The grade does not ease until you reach the multi-knobbed summit area at 2.3 miles, having just climbed over 1000 feet in the last 0.7 mile since the cabin site. The trail is briefly level as it swings left between two false summits, but then it climbs past an enormous rock that intrudes into the walking space and conceals a long slot that is just wide enough to walk into. You might start to think you’ve overshot the summit when the trail starts to lead downhill again, but it swings right and begins the final steep scramble to the summit.
The trees part abruptly to reveal the bald summit knob, which appears as an imposing ledge but soon becomes a scenic wonder once you reach the top.

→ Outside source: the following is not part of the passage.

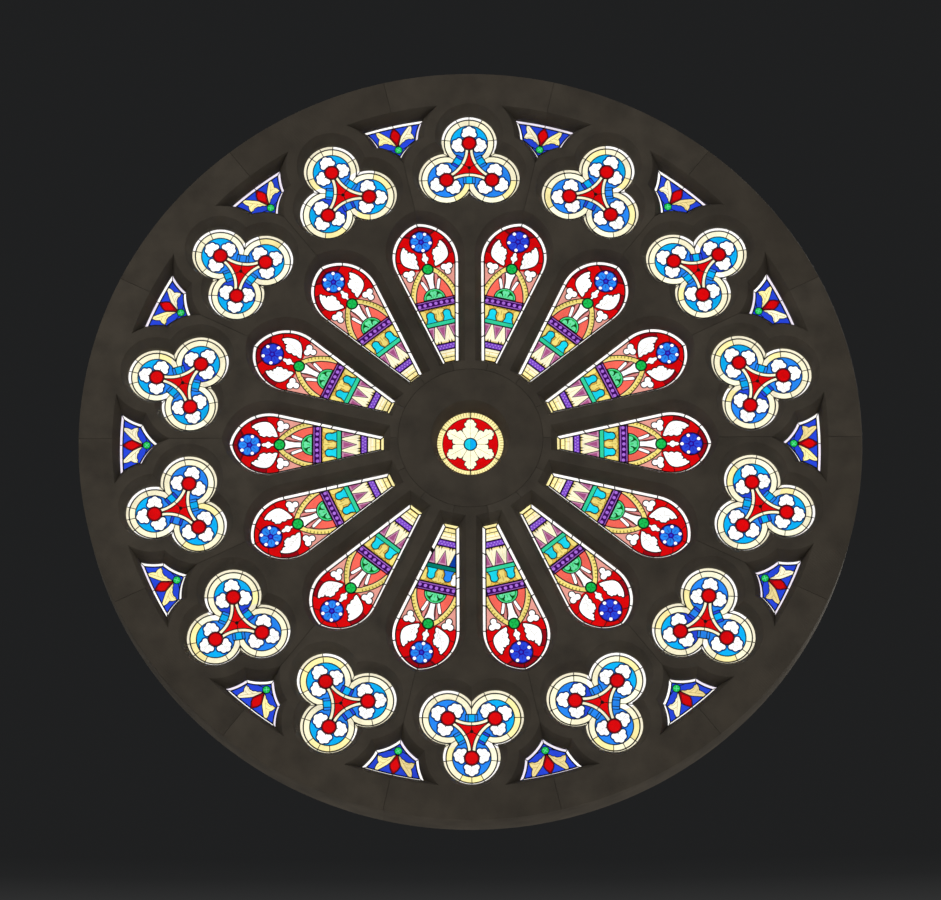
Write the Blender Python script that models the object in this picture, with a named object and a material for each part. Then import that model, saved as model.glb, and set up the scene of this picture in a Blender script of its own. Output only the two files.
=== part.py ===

Yellow paint daubs on the rock lead the way across one high point with the most incredible views, then down and up to the flat area where the fire tower stood, 2.6 miles from the start. There is no shortage of room to stake out your space to sit and enjoy lunch.
The view is outstanding! In one direction is the lake-studded expanse of Middle Saranac Lake, with Mount Arab rising above the distant buildings of Tupper Lake. There are lakes everywhere in that direction, as well as the scattered mid-sized mountains that characterize the northern Adirondacks. By turning 180° you have an equally enchanting view that includes the heart of the High Peaks Wilderness. Seward and Seymour are the nearest of those summits, just across the Ampersand Lake valley, but the view extends all the way to Algonquin some 12 miles away. Whiteface can be seen to the northeast, and a piece of Long Lake appears amidst the foothills to the southwest. Care must be taken on the steeper portions of the descent, especially if the rocks are wet or icy. Since the trail is located on the shady north side of the mountain, ice may very well linger here well into the spring, even after it has vanished from other locations.